▶ _DIRECTION_
Go through the listing and copy every line word for word.

▶ _SOURCE MATERIAL_
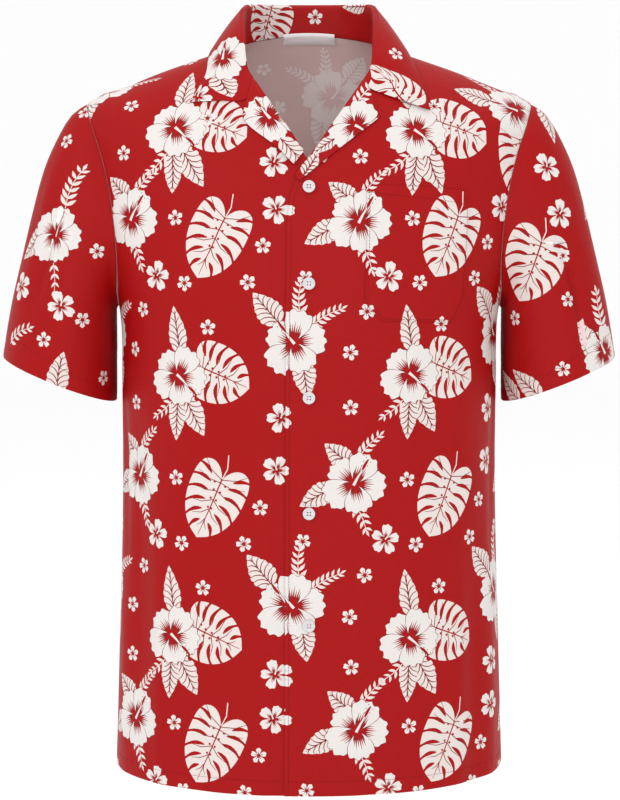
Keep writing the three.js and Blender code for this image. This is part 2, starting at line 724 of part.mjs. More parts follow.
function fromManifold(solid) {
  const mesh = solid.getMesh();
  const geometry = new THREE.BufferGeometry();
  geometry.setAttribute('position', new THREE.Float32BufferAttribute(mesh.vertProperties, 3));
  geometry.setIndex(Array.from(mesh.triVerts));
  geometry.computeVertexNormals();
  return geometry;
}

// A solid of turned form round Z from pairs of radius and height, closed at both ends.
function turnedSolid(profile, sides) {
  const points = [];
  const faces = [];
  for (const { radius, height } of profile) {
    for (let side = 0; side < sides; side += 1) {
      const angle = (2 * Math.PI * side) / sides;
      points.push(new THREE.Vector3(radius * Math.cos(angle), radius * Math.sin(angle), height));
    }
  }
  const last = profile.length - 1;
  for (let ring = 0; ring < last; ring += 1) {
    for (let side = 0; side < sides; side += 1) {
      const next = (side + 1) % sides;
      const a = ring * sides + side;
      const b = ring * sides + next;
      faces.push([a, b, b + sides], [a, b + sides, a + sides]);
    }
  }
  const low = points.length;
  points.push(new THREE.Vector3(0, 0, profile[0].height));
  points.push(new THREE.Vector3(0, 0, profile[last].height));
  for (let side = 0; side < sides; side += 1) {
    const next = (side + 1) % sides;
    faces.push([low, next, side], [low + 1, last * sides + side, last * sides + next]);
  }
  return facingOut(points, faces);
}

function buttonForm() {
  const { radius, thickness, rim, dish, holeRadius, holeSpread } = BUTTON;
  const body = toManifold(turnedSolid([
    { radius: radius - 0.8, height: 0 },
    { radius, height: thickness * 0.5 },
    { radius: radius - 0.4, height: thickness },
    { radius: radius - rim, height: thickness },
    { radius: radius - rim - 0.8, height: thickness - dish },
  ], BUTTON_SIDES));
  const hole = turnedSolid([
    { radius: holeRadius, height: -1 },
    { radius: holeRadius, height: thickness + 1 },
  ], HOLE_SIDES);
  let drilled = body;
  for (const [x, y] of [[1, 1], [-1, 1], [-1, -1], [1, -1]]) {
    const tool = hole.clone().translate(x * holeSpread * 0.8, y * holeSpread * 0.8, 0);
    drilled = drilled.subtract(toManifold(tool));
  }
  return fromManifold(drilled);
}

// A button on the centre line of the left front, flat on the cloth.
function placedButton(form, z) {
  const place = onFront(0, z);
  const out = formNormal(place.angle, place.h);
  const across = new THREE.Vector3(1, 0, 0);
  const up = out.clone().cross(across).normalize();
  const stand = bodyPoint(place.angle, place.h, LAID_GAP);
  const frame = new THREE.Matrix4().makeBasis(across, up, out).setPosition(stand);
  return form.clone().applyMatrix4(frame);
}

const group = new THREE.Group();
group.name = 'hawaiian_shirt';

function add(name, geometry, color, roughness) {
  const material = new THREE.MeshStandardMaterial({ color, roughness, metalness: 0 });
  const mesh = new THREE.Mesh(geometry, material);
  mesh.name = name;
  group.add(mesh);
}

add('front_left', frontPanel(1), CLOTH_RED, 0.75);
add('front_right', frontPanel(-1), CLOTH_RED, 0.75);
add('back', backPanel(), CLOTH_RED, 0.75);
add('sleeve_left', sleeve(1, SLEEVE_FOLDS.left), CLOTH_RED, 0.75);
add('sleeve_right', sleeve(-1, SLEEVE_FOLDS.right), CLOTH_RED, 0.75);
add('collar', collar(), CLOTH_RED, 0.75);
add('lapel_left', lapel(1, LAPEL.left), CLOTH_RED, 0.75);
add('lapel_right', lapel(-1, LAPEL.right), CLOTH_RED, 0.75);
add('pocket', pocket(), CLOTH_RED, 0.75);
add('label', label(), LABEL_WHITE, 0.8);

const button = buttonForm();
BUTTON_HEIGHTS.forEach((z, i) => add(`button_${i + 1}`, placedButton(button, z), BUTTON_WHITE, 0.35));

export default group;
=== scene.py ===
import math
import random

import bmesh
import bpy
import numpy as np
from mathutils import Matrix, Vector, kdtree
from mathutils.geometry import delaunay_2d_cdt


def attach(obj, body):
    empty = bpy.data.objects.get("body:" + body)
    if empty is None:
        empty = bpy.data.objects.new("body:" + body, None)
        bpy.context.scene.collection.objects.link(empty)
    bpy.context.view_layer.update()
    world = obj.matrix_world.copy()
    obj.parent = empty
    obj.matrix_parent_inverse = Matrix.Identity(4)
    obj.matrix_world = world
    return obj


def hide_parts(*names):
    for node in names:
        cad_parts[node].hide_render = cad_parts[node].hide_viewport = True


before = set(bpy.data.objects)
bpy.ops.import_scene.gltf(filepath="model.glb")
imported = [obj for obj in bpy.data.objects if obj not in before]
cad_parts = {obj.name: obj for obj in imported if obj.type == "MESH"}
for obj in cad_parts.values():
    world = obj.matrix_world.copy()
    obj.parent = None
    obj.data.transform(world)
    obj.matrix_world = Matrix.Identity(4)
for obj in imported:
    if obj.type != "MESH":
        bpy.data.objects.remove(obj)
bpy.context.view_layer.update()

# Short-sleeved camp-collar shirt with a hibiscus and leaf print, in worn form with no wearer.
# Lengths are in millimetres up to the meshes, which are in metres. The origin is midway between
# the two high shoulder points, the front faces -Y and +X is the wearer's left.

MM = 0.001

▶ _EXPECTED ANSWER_
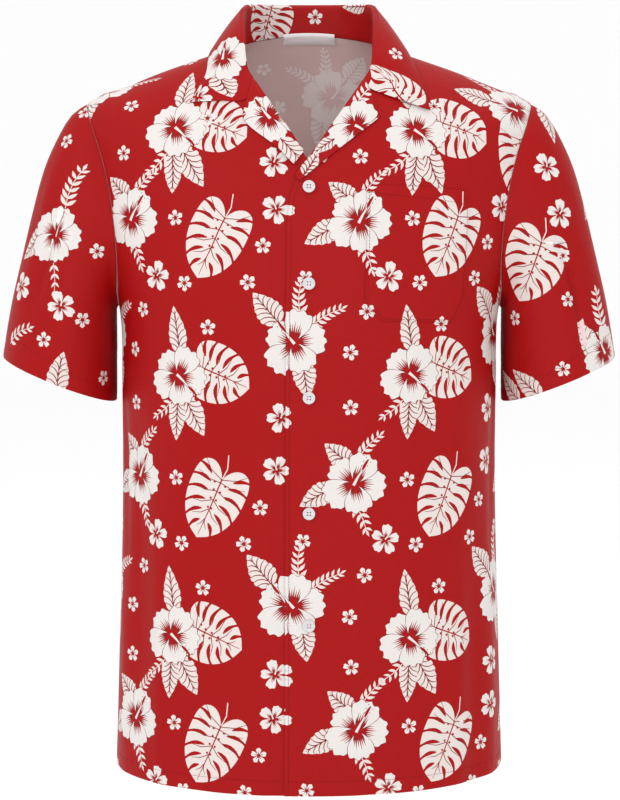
Keep writing the three.js and Blender code for this image. This is part 2, starting at line 724 of part.mjs. More parts follow.
function fromManifold(solid) {
  const mesh = solid.getMesh();
  const geometry = new THREE.BufferGeometry();
  geometry.setAttribute('position', new THREE.Float32BufferAttribute(mesh.vertProperties, 3));
  geometry.setIndex(Array.from(mesh.triVerts));
  geometry.computeVertexNormals();
  return geometry;
}

// A solid of turned form round Z from pairs of radius and height, closed at both ends.
function turnedSolid(profile, sides) {
  const points = [];
  const faces = [];
  for (const { radius, height } of profile) {
    for (let side = 0; side < sides; side += 1) {
      const angle = (2 * Math.PI * side) / sides;
      points.push(new THREE.Vector3(radius * Math.cos(angle), radius * Math.sin(angle), height));
    }
  }
  const last = profile.length - 1;
  for (let ring = 0; ring < last; ring += 1) {
    for (let side = 0; side < sides; side += 1) {
      const next = (side + 1) % sides;
      const a = ring * sides + side;
      const b = ring * sides + next;
      faces.push([a, b, b + sides], [a, b + sides, a + sides]);
    }
  }
  const low = points.length;
  points.push(new THREE.Vector3(0, 0, profile[0].height));
  points.push(new THREE.Vector3(0, 0, profile[last].height));
  for (let side = 0; side < sides; side += 1) {
    const next = (side + 1) % sides;
    faces.push([low, next, side], [low + 1, last * sides + side, last * sides + next]);
  }
  return facingOut(points, faces);
}

function buttonForm() {
  const { radius, thickness, rim, dish, holeRadius, holeSpread } = BUTTON;
  const body = toManifold(turnedSolid([
    { radius: radius - 0.8, height: 0 },
    { radius, height: thickness * 0.5 },
    { radius: radius - 0.4, height: thickness },
    { radius: radius - rim, height: thickness },
    { radius: radius - rim - 0.8, height: thickness - dish },
  ], BUTTON_SIDES));
  const hole = turnedSolid([
    { radius: holeRadius, height: -1 },
    { radius: holeRadius, height: thickness + 1 },
  ], HOLE_SIDES);
  let drilled = body;
  for (const [x, y] of [[1, 1], [-1, 1], [-1, -1], [1, -1]]) {
    const tool = hole.clone().translate(x * holeSpread * 0.8, y * holeSpread * 0.8, 0);
    drilled = drilled.subtract(toManifold(tool));
  }
  return fromManifold(drilled);
}

// A button on the centre line of the left front, flat on the cloth.
function placedButton(form, z) {
  const place = onFront(0, z);
  const out = formNormal(place.angle, place.h);
  const across = new THREE.Vector3(1, 0, 0);
  const up = out.clone().cross(across).normalize();
  const stand = bodyPoint(place.angle, place.h, LAID_GAP);
  const frame = new THREE.Matrix4().makeBasis(across, up, out).setPosition(stand);
  return form.clone().applyMatrix4(frame);
}

const group = new THREE.Group();
group.name = 'hawaiian_shirt';

function add(name, geometry, color, roughness) {
  const material = new THREE.MeshStandardMaterial({ color, roughness, metalness: 0 });
  const mesh = new THREE.Mesh(geometry, material);
  mesh.name = name;
  group.add(mesh);
}

add('front_left', frontPanel(1), CLOTH_RED, 0.75);
add('front_right', frontPanel(-1), CLOTH_RED, 0.75);
add('back', backPanel(), CLOTH_RED, 0.75);
add('sleeve_left', sleeve(1, SLEEVE_FOLDS.left), CLOTH_RED, 0.75);
add('sleeve_right', sleeve(-1, SLEEVE_FOLDS.right), CLOTH_RED, 0.75);
add('collar', collar(), CLOTH_RED, 0.75);
add('lapel_left', lapel(1, LAPEL.left), CLOTH_RED, 0.75);
add('lapel_right', lapel(-1, LAPEL.right), CLOTH_RED, 0.75);
add('pocket', pocket(), CLOTH_RED, 0.75);
add('label', label(), LABEL_WHITE, 0.8);

const button = buttonForm();
BUTTON_HEIGHTS.forEach((z, i) => add(`button_${i + 1}`, placedButton(button, z), BUTTON_WHITE, 0.35));

export default group;
=== scene.py ===
import math
import random

import bmesh
import bpy
import numpy as np
from mathutils import Matrix, Vector, kdtree
from mathutils.geometry import delaunay_2d_cdt


def attach(obj, body):
    empty = bpy.data.objects.get("body:" + body)
    if empty is None:
        empty = bpy.data.objects.new("body:" + body, None)
        bpy.context.scene.collection.objects.link(empty)
    bpy.context.view_layer.update()
    world = obj.matrix_world.copy()
    obj.parent = empty
    obj.matrix_parent_inverse = Matrix.Identity(4)
    obj.matrix_world = world
    return obj


def hide_parts(*names):
    for node in names:
        cad_parts[node].hide_render = cad_parts[node].hide_viewport = True


before = set(bpy.data.objects)
bpy.ops.import_scene.gltf(filepath="model.glb")
imported = [obj for obj in bpy.data.objects if obj not in before]
cad_parts = {obj.name: obj for obj in imported if obj.type == "MESH"}
for obj in cad_parts.values():
    world = obj.matrix_world.copy()
    obj.parent = None
    obj.data.transform(world)
    obj.matrix_world = Matrix.Identity(4)
for obj in imported:
    if obj.type != "MESH":
        bpy.data.objects.remove(obj)
bpy.context.view_layer.update()

# Short-sleeved camp-collar shirt with a hibiscus and leaf print, in worn form with no wearer.
# Lengths are in millimetres up to the meshes, which are in metres. The origin is midway between
# the two high shoulder points, the front faces -Y and +X is the wearer's left.

MM = 0.001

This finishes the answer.